The first step is to de-center the idea of size and material as the primary organizing principles. Instead, the collection should be assessed based on fragility, cultural relationships, and spiritual requirements. For instance, masks that are part of the same ceremonial cycle should be stored together, regardless of their dimensions. This respects their narrative connection and facilitates their study or potential use as a group. Furthermore, as demonstrated in historical collection management, understanding acquisition patterns can inform modern organization and reveal relationships between objects that might otherwise be missed.
An ethical density approach involves creating zones within the storage facility. This might include climate-controlled areas for particularly fragile materials, but more importantly, it means creating culturally-defined spaces. This could involve physically separating objects from communities with historical rivalries or reserving premium, easily accessible, and spiritually “quiet” locations for the most sacred and powerful items. Documenting these locations with a digital mapping system ensures objects are findable, but the logic of the map is based on cultural respect, not just coordinates. This method may not always yield the absolute maximum spatial gain, but it creates a storage environment that is both efficient and ethically sound, transforming the facility from a warehouse into a true repository of living heritage.
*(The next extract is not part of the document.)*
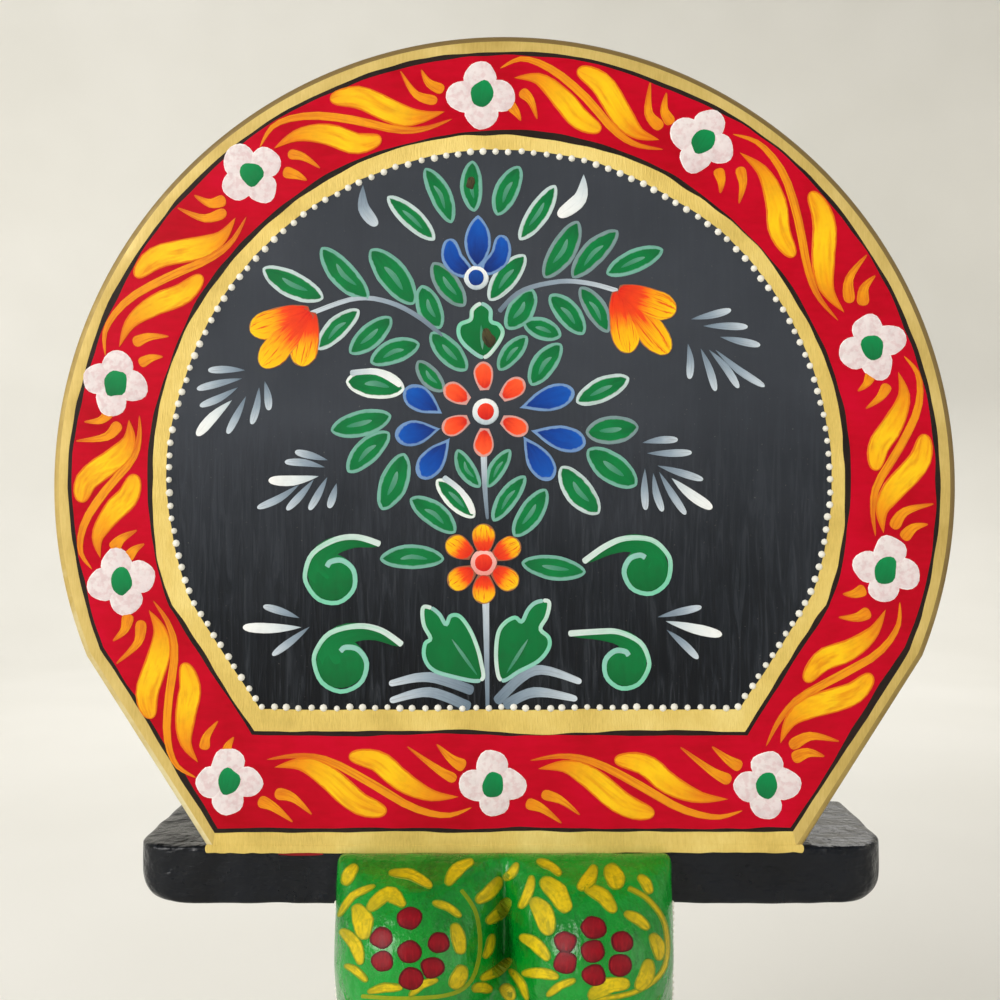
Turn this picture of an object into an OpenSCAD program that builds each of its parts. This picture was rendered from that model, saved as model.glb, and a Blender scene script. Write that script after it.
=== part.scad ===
// Painted wooden letter rack: two round-topped boards on a ledge that a carved elephant's head carries.
// X runs to the right, the front faces -Y and Z is up. The origin is the middle of the ledge's rear
// face, which rests on the wall, so the wall is the plane Y = 0.

/* [Boards] */
// Width of the round-topped boards
board_w = 240; // [200:1:300]
// Height of the round part's centre above the ledge
centre_h = 95; // [80:1:115]
// Width of a board where it stands on the ledge
foot_w = 159; // [130:1:170]
// How far below the centre the round part ends, as an angle
flank_angle = 22; // [15:1:30]
// Thickness of the painted front panel
panel_t = 12; // [9:0.5:18]
// Thickness of the back board
back_t = 9; // [6:0.5:14]
// Free depth of the pocket between the two boards
pocket_d = 16; // [12:0.5:40]
// Room behind the back board for the screw eye and ring
wall_gap = 9; // [9:0.5:14]

/* [Ledge] */
// Width of the ledge
ledge_w = 202; // [180:1:260]
// How far the ledge sits to the right of the boards' middle
ledge_shift = 1.6; // [-4:0.1:4]
// Thickness of the ledge
ledge_t = 16; // [12:0.5:24]
// Radius of the ledge's corners seen from above
ledge_corner_r = 11; // [4:0.5:18]
// Radius of the ledge's lower corners seen from the front
ledge_end_r = 6; // [2:0.5:7]

/* [Elephant head] */
// Radius of each dome of the forehead
dome_r = 21; // [17:0.5:24]
// Sideways distance of each dome's centre from the middle
dome_x = 22.5; // [18:0.5:25]
// How far each dome's centre stands in front of the ledge
dome_out = 9; // [4:0.5:14]
// How far each dome's centre lies below the ledge's top
dome_down = 25; // [22:0.5:30]
// Width of the forehead where it meets the ledge
forehead_w = 88; // [76:1:94]
// Width of the block that rests on the wall
neck_w = 58; // [44:1:70]
// Height of the block that rests on the wall
neck_h = 84; // [60:1:100]
// Depth of that block before it flows into the skull
neck_d = 12; // [8:0.5:20]
// Radius of the trunk where it leaves the face
trunk_r = 15; // [12:0.5:18]
// Radius of the trunk's tip
tip_r = 6.6; // [5:0.1:9]

/* [Ears and tusks] */
// Thickness of an ear
ear_t = 7; // [5:0.5:10]
// How far an ear is turned back from straight sideways
ear_turn = 18; // [0:1:35]
// Radius of a tusk where it leaves the head
tusk_r = 4; // [3:0.1:5]
// Depth of a tusk's socket behind its first point
peg_l = 9; // [5:0.5:12]

/* [Screws] */
// Radius of a countersunk head
screw_head_r = 3.5; // [3:0.1:4.5]
// Radius of a screw's shank
screw_r = 1.75; // [1.5:0.05:2.2]
// Length of a board screw
board_screw_l = 36; // [28:1:45]
// Length of a head screw
head_screw_l = 44; // [32:1:55]
// Distance of a board screw from the middle
board_screw_x = 64; // [54:1:68]
// Distance of a head screw from the middle
head_screw_x = 16; // [12:1:20]

/* [Hanging eye and ring] */
// Radius of the wire of the eye and of the ring
wire_r = 0.9; // [0.7:0.05:1.1]
// Radius of the eye, to the middle of its wire
eye_r = 3; // [2.8:0.1:3.4]
// Radius of the ring, to the middle of its wire
ring_r = 10; // [8:0.5:14]
// Length of the eye's shank in the board
shank_l = 7; // [4:0.5:8]
// How far the eye sits above the round part's centre
eye_above = 78; // [40:1:90]

/* [Hidden] */
$fn = 96;
fit = 0.05;              // clearance round a screw, a peg or the shank
slot_fit = 0.15;         // clearance round the ledge and the ears where they enter the head
through = 1;             // how far a cut runs past a face
ledge_d = panel_t + pocket_d + back_t + wall_gap;
ledge_top = ledge_t / 2;
panel_y = -ledge_d + panel_t;                  // rear face of the front panel
back_y = -wall_gap;                            // rear face of the back board
board_r = board_w / 2;
round_z = ledge_top + centre_h;
flank_x = board_r * cos(flank_angle);
flank_z = -board_r * sin(flank_angle);
face_y = -ledge_d;                             // front face of the ledge
head_countersink = screw_head_r - screw_r;     // depth of a screw's cone, at 45 degrees
root_step = 0.4;         // how much thicker a tusk's root is than the tusk
eye_clear = 0.3;         // gap between the eye and the back board
brow_t = 3;              // depth of the forehead's flat rear, against the ledge
brow_drop = 1.6;         // how far the forehead's top lies below the ledge's top
slot_w = 0.9;            // width and depth of the slot in a screw's head
slot_d = 0.7;
eye_y = back_y + eye_r + wire_r + eye_clear;
eye_z = round_z + eye_above;
pivot_z = eye_z - eye_r + 2 * wire_r + fit;    // the ring's wire rests in the bottom of the eye
ball_fn = 32;
// Trunk: place in front of the ledge, height below the ledge's top, and radius as a share of the
// way from trunk_r to tip_r
trunk = [[10, 58, 0], [18, 92, 0.35], [22, 124, 0.68], [35, 139, 0.85], [47, 129, 1]];
// Tusk: out to the side, in front of the ledge, below the ledge's top, and share of the radius.
// The first point is in the head and the second is clear of it.
tusk = [[18, 6, 74, 1], [22, 20, 84, 1], [23.5, 34, 88, 0.7], [23, 46, 83, 0.4]];
// Ear lobes: outwards, below the ear's top, and radius
ear_lobes = [[10, 15, 14], [42, 21, 20], [44, 40, 15], [27, 60, 11]];
ear_root_x = 27;
ear_root_y = -24;
ear_top = 57;                                  // the ear's top below the ledge's top

// A board's outline, with its foot on the X axis
module board_outline() {
    translate([0, centre_h]) {
        intersection() {
            circle(board_r, $fn = 180);
            translate([-board_r, flank_z]) square([2 * board_r, 2 * board_r]);
        }
        polygon([[-foot_w / 2, -centre_h], [foot_w / 2, -centre_h],
                 [flank_x, flank_z], [-flank_x, flank_z]]);
    }
}

module board(rear_y, thick) {
    translate([0, rear_y, ledge_top]) rotate([90, 0, 0]) linear_extrude(thick) board_outline();
}

// A countersunk screw with its head's flat face at the origin and its shank along +Z
module screw(length, grow = 0) {
    cylinder(h = head_countersink, r1 = screw_head_r + grow, r2 = screw_r + grow);
    cylinder(h = length + grow, r = screw_r + grow);
}

module slotted_screw(length) {
    difference() {
        screw(length);
        translate([-screw_head_r - through, -slot_w / 2, -through])
            cube([2 * (screw_head_r + through), slot_w, through + slot_d]);
    }
}

module board_screw(side, y, grow = 0) {
    translate([side * board_screw_x, y, -ledge_t / 2])
        if (grow > 0) screw(board_screw_l, grow); else slotted_screw(board_screw_l);
}

module head_screw(side, grow = 0) {
    translate([side * head_screw_x, back_y - back_t - pocket_d / 2, ledge_top])
        rotate([180, 0, 0])
            if (grow > 0) screw(head_screw_l, grow); else slotted_screw(head_screw_l);
}

module front_panel() {
    color("crimson") difference() {
        board(panel_y, panel_t);
        for (side = [-1, 1]) board_screw(side, face_y + panel_t / 2, fit);
    }
}

module back_board() {
    color("black") difference() {
        board(back_y, back_t);
        for (side = [-1, 1]) board_screw(side, back_y - back_t / 2, fit);
        translate([0, back_y + through, eye_z]) rotate([90, 0, 0])
            cylinder(h = shank_l + through + fit, r = wire_r + fit);
    }
}

// The ledge, rounded at its front corners seen from above and at its lower corners seen from the
// front
module ledge_body() {
    half = ledge_w / 2;
    translate([ledge_shift, 0, 0]) intersection() {
        translate([0, 0, -ledge_t / 2]) linear_extrude(ledge_t) {
            translate([-half, -ledge_d / 2]) square([ledge_w, ledge_d / 2]);
            translate([-half + ledge_corner_r, face_y])
                square([ledge_w - 2 * ledge_corner_r, ledge_d]);
            for (side = [-1, 1]) {
                translate([side * (half - ledge_corner_r), face_y + ledge_corner_r])
                    circle(ledge_corner_r);
                translate([side * (half - ledge_corner_r / 2) - ledge_corner_r / 2,
                           face_y + ledge_corner_r])
                    square([ledge_corner_r, ledge_d / 2]);
            }
        }
        rotate([90, 0, 0]) linear_extrude(ledge_d) {
            translate([-half, -ledge_t / 2 + ledge_end_r])
                square([ledge_w, ledge_t - ledge_end_r]);
            translate([-half + ledge_end_r, -ledge_t / 2])
                square([ledge_w - 2 * ledge_end_r, ledge_t]);
            for (side = [-1, 1])
                translate([side * (half - ledge_end_r), -ledge_t / 2 + ledge_end_r])
                    circle(ledge_end_r);
        }
    }
}

module ledge() {
    color("dimgray") difference() {
        ledge_body();
        for (side = [-1, 1]) {
            board_screw(side, face_y + panel_t / 2, fit);
            board_screw(side, back_y - back_t / 2, fit);
            head_screw(side, fit);
        }
    }
}

module ball(x, out, down, r) {
    translate([x, face_y - out, ledge_top - down]) sphere(r, $fn = ball_fn);
}

function trunk_radius(i) = trunk_r + (tip_r - trunk_r) * trunk[i][2];

module trunk_shape() {
    for (i = [0 : len(trunk) - 2]) hull() for (j = [i, i + 1])
        ball(0, trunk[j][0], trunk[j][1], trunk_radius(j));
}

// One half of the forehead: flat and square against the ledge, a ball in front
module dome(side) {
    hull() {
        ball(side * dome_x, dome_out, dome_down, dome_r);
        translate([side * forehead_w / 4 - forehead_w / 4, face_y - brow_t,
                   ledge_top - brow_drop - 2 * dome_r])
            cube([forehead_w / 2, brow_t, 2 * dome_r]);
    }
}

module skull() {
    dome(-1);
    dome(1);
    hull() {
        for (side = [-1, 1]) {
            ball(side * (dome_x - 1.5), -1, 43, dome_r - 2);
            ball(side * 15, 3, 71, 15);
        }
        translate([-neck_w / 2, -neck_d, -ledge_t / 2 - neck_h]) cube([neck_w, neck_d, neck_h]);
    }
}

module head() {
    color("green") difference() {
        union() {
            skull();
            trunk_shape();
        }
        translate([-ledge_w, face_y - slot_fit, -ledge_t / 2 - slot_fit])
            cube([2 * ledge_w, 2 * ledge_d, ledge_t * 3]);
        for (side = [-1, 1]) {
            head_screw(side, fit);
            tusk_root(side, fit);
            ear(side, slot_fit);
        }
    }
}

// Turns the children from +Z to the direction in which a tusk leaves the head
module at_tusk_root(side) {
    run = tusk[1] - tusk[0];
    flat = norm([run[0], run[1]]);
    translate([side * tusk[0][0], face_y - tusk[0][1], ledge_top - tusk[0][2]])
        rotate([0, 0, side * atan2(run[0], run[1])]) rotate([90 + atan2(run[2], flat), 0, 0])
            children();
}

// The straight root of a tusk, from the bottom of its socket to its second point
module tusk_root(side, grow = 0) {
    at_tusk_root(side) translate([0, 0, -peg_l - grow])
        cylinder(h = peg_l + grow + norm([for (i = [0 : 2]) tusk[1][i] - tusk[0][i]]),
                 r = tusk_r + root_step + grow);
}

module tusk(side) {
    color("ivory") {
        tusk_root(side);
        for (i = [1 : len(tusk) - 2]) hull() for (j = [i, i + 1])
            ball(side * tusk[j][0], tusk[j][1], tusk[j][2], tusk_r * tusk[j][3]);
    }
}

module ear(side, grow = 0) {
    translate([side * ear_root_x, ear_root_y, ledge_top - ear_top]) rotate([0, 0, -side * ear_turn])
        rotate([90, 0, 0]) translate([0, 0, -ear_t / 2 - grow]) linear_extrude(ear_t + 2 * grow)
            hull() for (lobe = ear_lobes)
                translate([side * lobe[0], -lobe[1]]) circle(lobe[2] + grow, $fn = 48);
}

module screw_eye() {
    color("goldenrod") translate([0, eye_y, eye_z]) {
        rotate([0, 90, 0]) rotate_extrude() translate([eye_r, 0]) circle(wire_r, $fn = 24);
        translate([0, -eye_r, 0]) rotate([90, 0, 0])
            cylinder(h = shank_l + eye_y - eye_r - back_y, r = wire_r);
    }
}

module hang_ring() {
    color("goldenrod") translate([0, eye_y, pivot_z - ring_r]) rotate([90, 0, 0])
        rotate_extrude() translate([ring_r, 0]) circle(wire_r, $fn = 24);
}

front_panel();
back_board();
ledge();
head();
color("green") ear(-1);  // ear_left
color("green") ear(1);  // ear_right
tusk(-1);  // tusk_left
tusk(1);  // tusk_right
color("silver") board_screw(-1, face_y + panel_t / 2);  // panel_screw_left
color("silver") board_screw(1, face_y + panel_t / 2);  // panel_screw_right
color("silver") board_screw(-1, back_y - back_t / 2);  // back_screw_left
color("silver") board_screw(1, back_y - back_t / 2);  // back_screw_right
color("silver") head_screw(-1);  // head_screw_left
color("silver") head_screw(1);  // head_screw_right
screw_eye();
hang_ring();
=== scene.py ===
import math
import random
import bmesh
import bpy
from mathutils import Matrix, Vector, noise
from mathutils.bvhtree import BVHTree


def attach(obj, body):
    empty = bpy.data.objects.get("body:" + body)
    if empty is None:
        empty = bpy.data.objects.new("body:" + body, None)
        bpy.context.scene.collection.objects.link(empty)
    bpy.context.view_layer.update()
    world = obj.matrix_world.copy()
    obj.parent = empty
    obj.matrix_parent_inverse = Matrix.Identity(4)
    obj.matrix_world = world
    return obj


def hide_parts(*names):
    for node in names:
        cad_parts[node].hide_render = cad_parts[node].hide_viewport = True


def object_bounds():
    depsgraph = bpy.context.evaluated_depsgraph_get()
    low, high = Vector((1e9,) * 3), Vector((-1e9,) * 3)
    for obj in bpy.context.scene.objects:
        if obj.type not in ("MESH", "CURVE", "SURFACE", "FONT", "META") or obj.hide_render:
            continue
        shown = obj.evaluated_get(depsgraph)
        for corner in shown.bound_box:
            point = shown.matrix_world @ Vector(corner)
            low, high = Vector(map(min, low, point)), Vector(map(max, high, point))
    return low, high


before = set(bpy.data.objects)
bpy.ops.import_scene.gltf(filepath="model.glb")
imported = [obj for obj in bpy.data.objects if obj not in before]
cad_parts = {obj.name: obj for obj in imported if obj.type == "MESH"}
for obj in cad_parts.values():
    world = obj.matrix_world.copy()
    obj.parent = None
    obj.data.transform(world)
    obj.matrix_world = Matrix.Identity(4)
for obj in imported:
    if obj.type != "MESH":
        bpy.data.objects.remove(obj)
cad_low, cad_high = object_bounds()
scene = bpy.context.scene
chance = random.Random(7)

MM = 0.001
LEDGE_TOP = 8.0
LEDGE_FRONT = -46.0
PANEL_REAR = -34.0
BOARD_FRONT = -18.0
BOARD_REAR = -9.0
ROUND_CENTRE = 95.0
ROUND_RADIUS = 120.0
FOOT_HALF = 79.5
FOOT_STEPS = 80
FLANK_STEPS = 24
ROUND_STEPS = 196
LEDGE_SHIFT = 1.6
LEDGE_HALF = 101.0
LEDGE_CORNER = 11.0
LEDGE_END = 6.0
BAND_RADIUS = 104.8
BAND_HALF = 10.4
PAINT_SUNK = -0.06
PAINT_BASE = 0.03
PAINT_STEP = 0.05


# ---- colours and finishes -------------------------------------------------------------------

def rgb(red, green, blue):
    def channel(value):
        share = value / 255
        if share <= 0.04045:
            return share / 12.92
        return ((share + 0.055) / 1.055) ** 2.4
    return (channel(red), channel(green), channel(blue), 1)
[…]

Ultimately, the respectful stewardship of sacred masks is a journey of continuous learning and deep empathy. By shifting your role from owner to custodian and actively collaborating with source communities, you ensure that these powerful objects are honored not just for their beauty, but for the living traditions they represent. To begin applying these principles, the next logical step is to conduct a comprehensive ethical audit of your current collection and handling practices.